=== Data segment ===

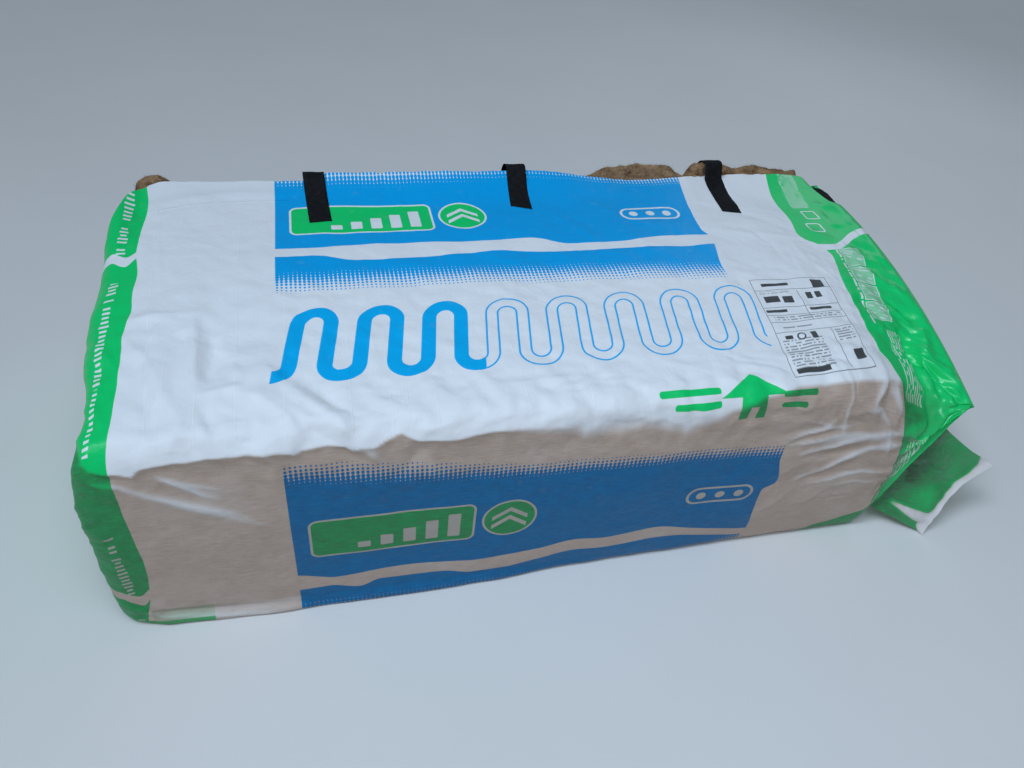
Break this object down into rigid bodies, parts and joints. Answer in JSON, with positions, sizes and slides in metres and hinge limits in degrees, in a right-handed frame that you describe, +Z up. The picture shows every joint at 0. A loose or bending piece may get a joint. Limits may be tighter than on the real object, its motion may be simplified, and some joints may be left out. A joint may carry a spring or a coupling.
{
  "type": "insulation slab pack",
  "caption": "Film-wrapped pack of mineral wool insulation slabs lying flat, cut open along its back top edge and taped across, with a loose film ear at one end.",
  "frame": {"origin": "centre of the slab stack's base, on the face the pack rests on", "axes": "+X along the slabs towards the welded end with the loose ear, +Y towards the back of the pack, where the cut is, +Z up"},
  "size_m": [1.51, 0.664, 0.4316],
  "materials": {
    "mineral_wool": "matte",
    "printed_film": "satin",
    "cloth_tape": "matte"
  },
  "bodies": {
    "root": {"wool_slabs": "mineral_wool", "film_wrap": "printed_film", "tape_strip_1": "cloth_tape", "tape_strip_2": "cloth_tape", "tape_strip_3": "cloth_tape", "tape_strip_4": "cloth_tape"}
  },
  "joints": []
}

===

What to work on: All of the data shown above must be copied exactly.

Solution to the problem:
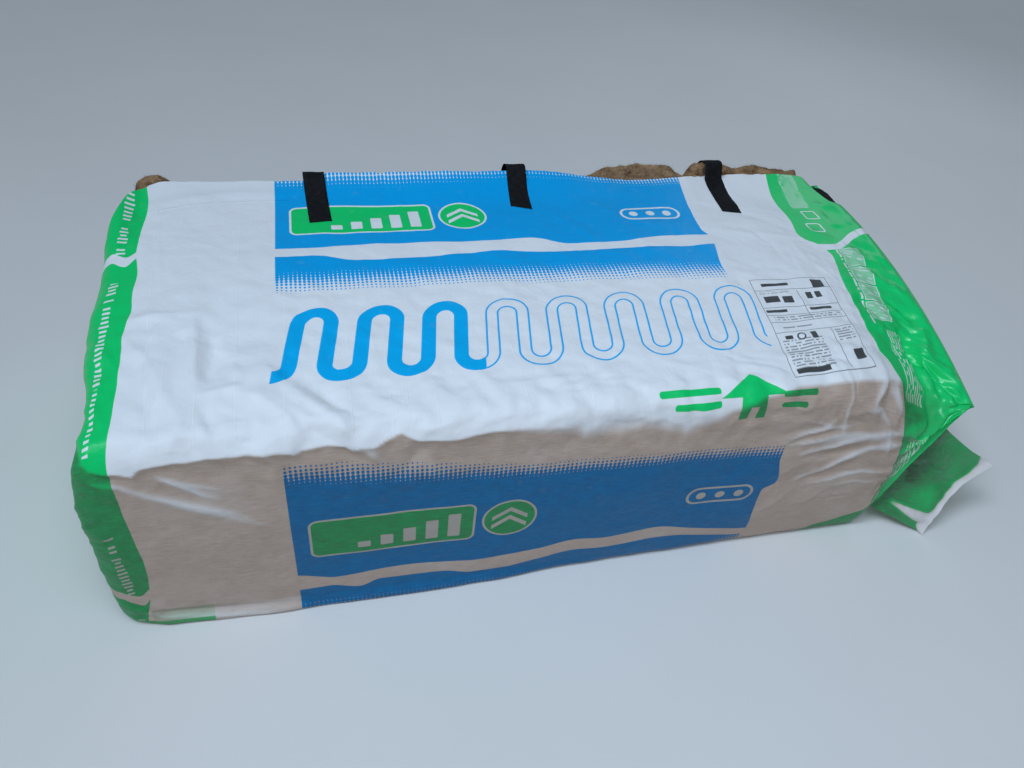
Break this object down into rigid bodies, parts and joints. Answer in JSON, with positions, sizes and slides in metres and hinge limits in degrees, in a right-handed frame that you describe, +Z up. The picture shows every joint at 0. A loose or bending piece may get a joint. Limits may be tighter than on the real object, its motion may be simplified, and some joints may be left out. A joint may carry a spring or a coupling.
{
  "type": "insulation slab pack",
  "caption": "Film-wrapped pack of mineral wool insulation slabs lying flat, cut open along its back top edge and taped across, with a loose film ear at one end.",
  "frame": {"origin": "centre of the slab stack's base, on the face the pack rests on", "axes": "+X along the slabs towards the welded end with the loose ear, +Y towards the back of the pack, where the cut is, +Z up"},
  "size_m": [1.51, 0.664, 0.4316],
  "materials": {
    "mineral_wool": "matte",
    "printed_film": "satin",
    "cloth_tape": "matte"
  },
  "bodies": {
    "root": {"wool_slabs": "mineral_wool", "film_wrap": "printed_film", "tape_strip_1": "cloth_tape", "tape_strip_2": "cloth_tape", "tape_strip_3": "cloth_tape", "tape_strip_4": "cloth_tape"}
  },
  "joints": []
}